Il existe une pensée sans langage. Le langage constitue en effet une traduction, parfois limitée, de nos idées, de nos représentations mentales. À titre d’exemple, il peut parfois nous arriver d’oublier le nom d’une personne, d’un objet. L’idée est là, la pensée est présente, mais le langage nous fait défaut. De même, des expériences ont montré que des patients aphasiques, atteints de lésion cérébrale et ayant perdu momentanément (ou durablement) l’usage du langage, parvenaient à penser sans mots. Cela ne les empêchaient pas de penser et de raisonner ; sur leur maladie, leur avenir, de construire des projets, voire de calculer. Autre exemple, le scientifique Albert Einstein qui a rapporté penser à l’aide de représentations visuelles.

Une personne sourde, privée de langage oral, n’est ainsi pas démunie de sa capacité de penser par rapport une personne entendante. Elle est tout aussi capable de penser en images qu’un entendant. De plus, le langage des signes (un langage gestuel) est une langue développée qui n’a rien à envier au langage parlé, du fait de sa finesse, de sa rigueur et de sa richesse. Une personne cophotique peut donc tout à fait lire, exprimer ses expériences et penser comme une personne entendante.

Penser avec le langage des signes

De manière logique, la langue assimilée dès l’enfance par un individu sourd est un langage gestuel, au lieu d’un langage oral. Ce langage est la langue des signes (LS), une langue naturelle qui s’est formée petit à petit, au fil du temps. Contrairement aux langues construites, telles que les langages mathématiques qui se sont formées dans le but de répondre à un besoin précis de l’Homme, la langue des signes suit son propre chemin et évolue constamment.

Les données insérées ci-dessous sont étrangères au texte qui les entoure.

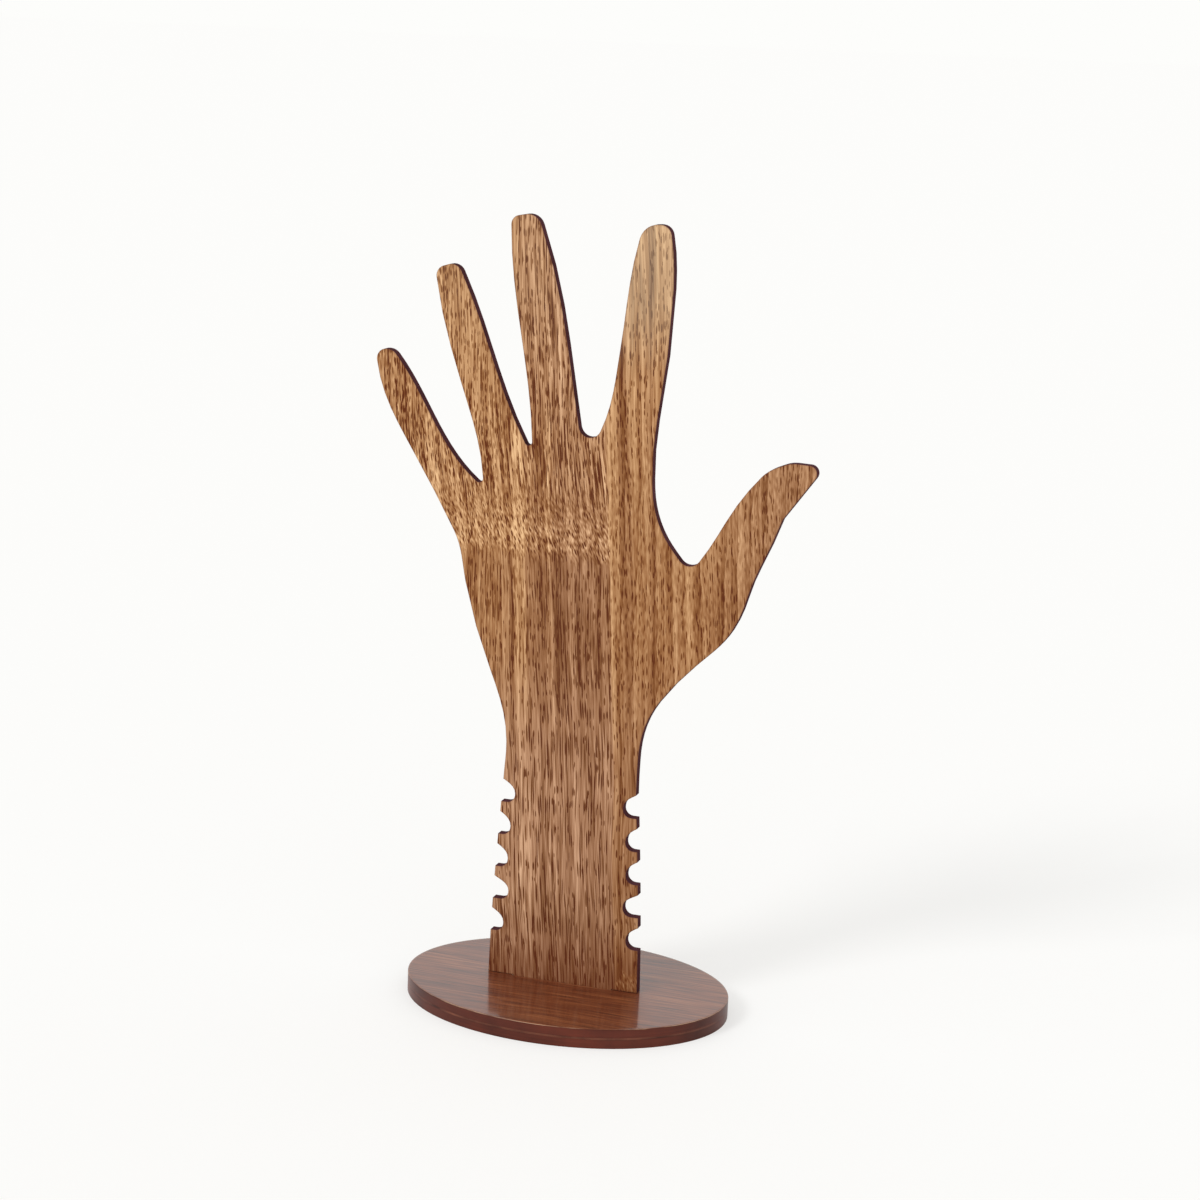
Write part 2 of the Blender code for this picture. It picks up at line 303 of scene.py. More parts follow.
# %% [markdown]
# Walnut veneer is a slice 0.3 to 0.6 mm thin. Cut along the trunk, it shows the growth rings as bands
# from 2 to 15 mm wide that run almost straight up. Its fibres are streaks of every width, and its
# pores, cut lengthwise, are dark dashes a few millimetres long. A sheet this wide is pieced from two
# leaves, so one straight joint runs up the palm, three degrees off plumb, with a honey-coloured leaf
# beyond it. The first leaf has a line across it where the knife met curly grain: below the line the
# fibres run straight, and above it they dive in and out of the cut, so the dashes there are short,
# lean to one side and stand out more.
#
# A photograph of wood could be laid on the sheet, but it would end at its own border and blur when seen
# close. This wood is worked out from numbers instead. A number u says how far across the grain a point
# lies. It leans with the leaves and is bent a little by slow noise. A colour ramp over u lays the broad
# bands, with lightness in its red channel and the share of honey colour in its green one. The cells
# after it add fibres, pores and rings. All of it sums to one number for lightness, and a last pair of
# ramps turns that into wood colours, one from rosy brown and one from honey.

# %% Walnut veneer: bands across the two leaves
GRAIN_LEAN = tan(radians(3.15))
GRAIN_LEVEL = 108.0
JOINT_AT = 14.5
LEAF_SPAN = 100.0

# From the little finger's side to the thumb's: place in mm across the grain, lightness from 0, the
# darkest band, to 1, the palest, and the share of honey colour. A ramp holds 32 stops at most.
BANDS = [
    (-84, 0.00, 0.6),
    (-68, 0.10, 0.7),
    (-60, 0.22, 0.9),
    (-53, 0.28, 1.0),
    (-44, 0.50, 1.0),
    (-36, 0.50, 0.9),
    (-30, 0.44, 0.9),
    (-24.4, 0.30, 0.7),
    (-22.4, 0.94, 1.0),
    (-19, 0.90, 1.0),
    (-18, 0.34, 0.6),
    (-13, 0.10, 0.4),
    (-10, 0.30, 0.5),
    (-8.7, 0.74, 0.6),
    (-7.4, 0.24, 0.3),
    (-3, 0.10, 0.2),
    (0.2, 0.44, 0.3),
    (2, 0.24, 0.2),
    (11, 0.20, 0.3),
    (14.4, 0.26, 0.4),
    (14.7, 0.74, 1.0),
    (18.2, 0.70, 1.0),
    (19.6, 0.18, 0.8),
    (22.5, 0.32, 0.8),
    (24.5, 0.58, 1.0),
    (30, 0.50, 0.9),
    (31.5, 0.36, 0.8),
    (34, 0.62, 1.0),
    (41, 0.52, 0.9),
    (43.5, 0.66, 1.0),
    (58, 0.30, 0.8),
    (80, 0.30, 0.5),
]
print(len(BANDS), "bands from", BANDS[0][0], "to", BANDS[-1][0], "mm")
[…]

Contrairement à ce que l’on croit souvent, il n’existe non pas une langue des signes universelle, mais une multitude dans le monde. Elles varient selon les pays, la région, le dialecte. En France, au cours du XXe siècle, chaque institut a développé sa propre langue des signes. Devant le succès de cette forme de langage, c’est finalement le dialecte parisien qui s’est imposé dans le pays.

La langue des signes se compose de gestes, qui représentent des mots, voire des phrases, et d’un alphabet dactylologique. Ce dernier est utilisé pour épeler des noms propres ou des mots n’existant pas dans la langue des signes par exemple. Pour les entendants, les intonations employées à l’oral permettent de comprendre le sens d’une phrase. En revanche, pour une personne sourde, ce sont les expressions du visage qui vont leur permettre de saisir les sentiments de son interlocuteur et le ton employé.

De la même manière que l’apprentissage oral d’une personne entendante lui permet de s’exprimer dans sa langue maternelle, le langage des signes appris dès l’enfance à une personne sourde lui permet d’apprendre à penser en langue des signes. Ainsi, un enfant sourd de naissance continuera à penser en langue des signes et en images, selon son vécu et ses expériences.